The DOM is a hierarchical representation of the webpage's structure, created by parsing the HTML document. The browser creates a tree-like structure of the HTML elements, where each element corresponds to a node in the tree. The browser then uses the CSS rules to apply styling to each element in the DOM, such as colors, fonts, and positioning. This process is called the CSS Cascade, as the browser combines multiple CSS rules to determine the final style for each element.
Once the DOM and CSS have been processed, the browser begins executing the JavaScript code on the webpage. JavaScript is a programming language that allows developers to create interactive elements on web pages, such as animations, form validation, and dynamic content. The browser runs the JavaScript code in a single thread, executing one line at a time, and updates the DOM and CSS accordingly.

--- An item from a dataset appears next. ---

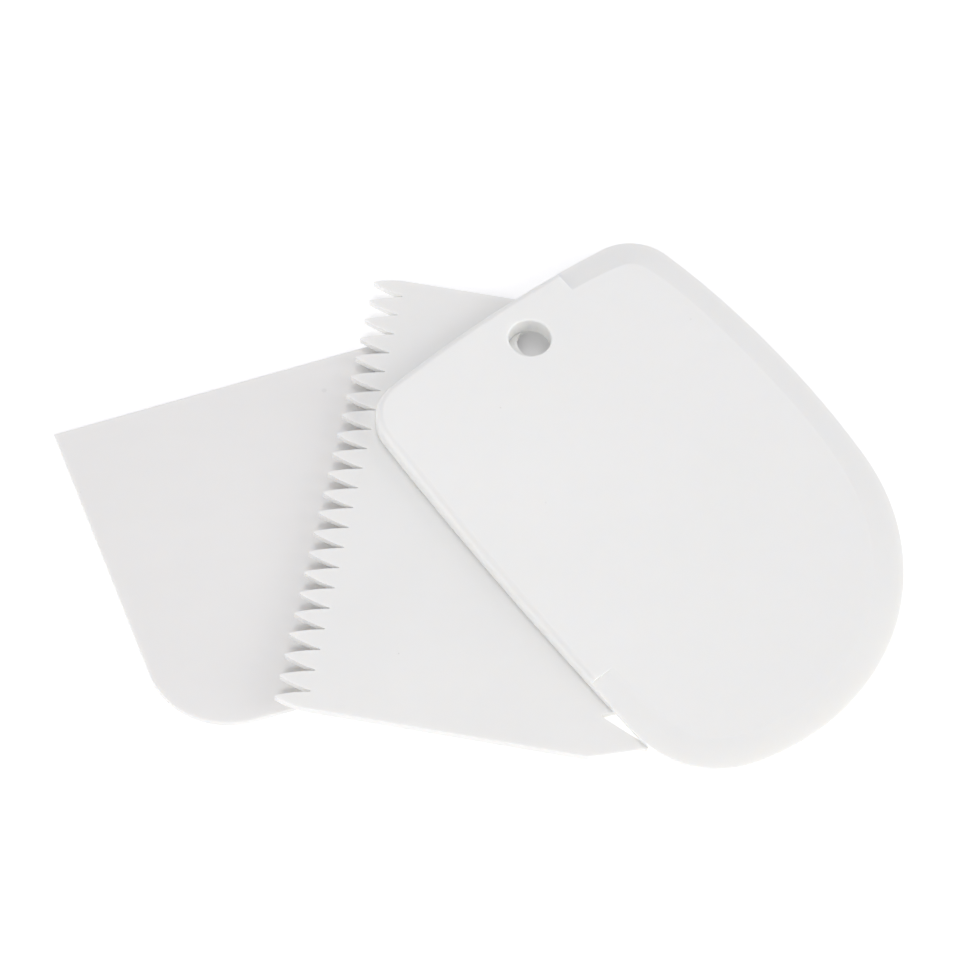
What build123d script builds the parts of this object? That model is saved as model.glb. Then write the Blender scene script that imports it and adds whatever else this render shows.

The final step in rendering a webpage is the layout and painting of the visual elements on the screen. The browser calculates the position and size of each element based on the CSS and DOM, and then paints the pixels on the screen. This process is called the rendering pipeline, and it involves several steps, such as layout, paint, and compositing.
Conclusion
In conclusion, the internet is a complex system that relies on multiple protocols and technologies to function. The Domain Name System (DNS) resolves human-readable domain names into IP addresses that computers can understand, while the Transmission Control Protocol (TCP) establishes reliable connections between hosts. The Transport Layer Security (TLS) protocol provides encryption and authentication to ensure secure data transfer, and the Hypertext Transfer Protocol (HTTP) is used for transferring data between web servers and clients. Understanding these underlying technologies can help us appreciate the complexity and reliability of the internet, and how it has transformed our lives.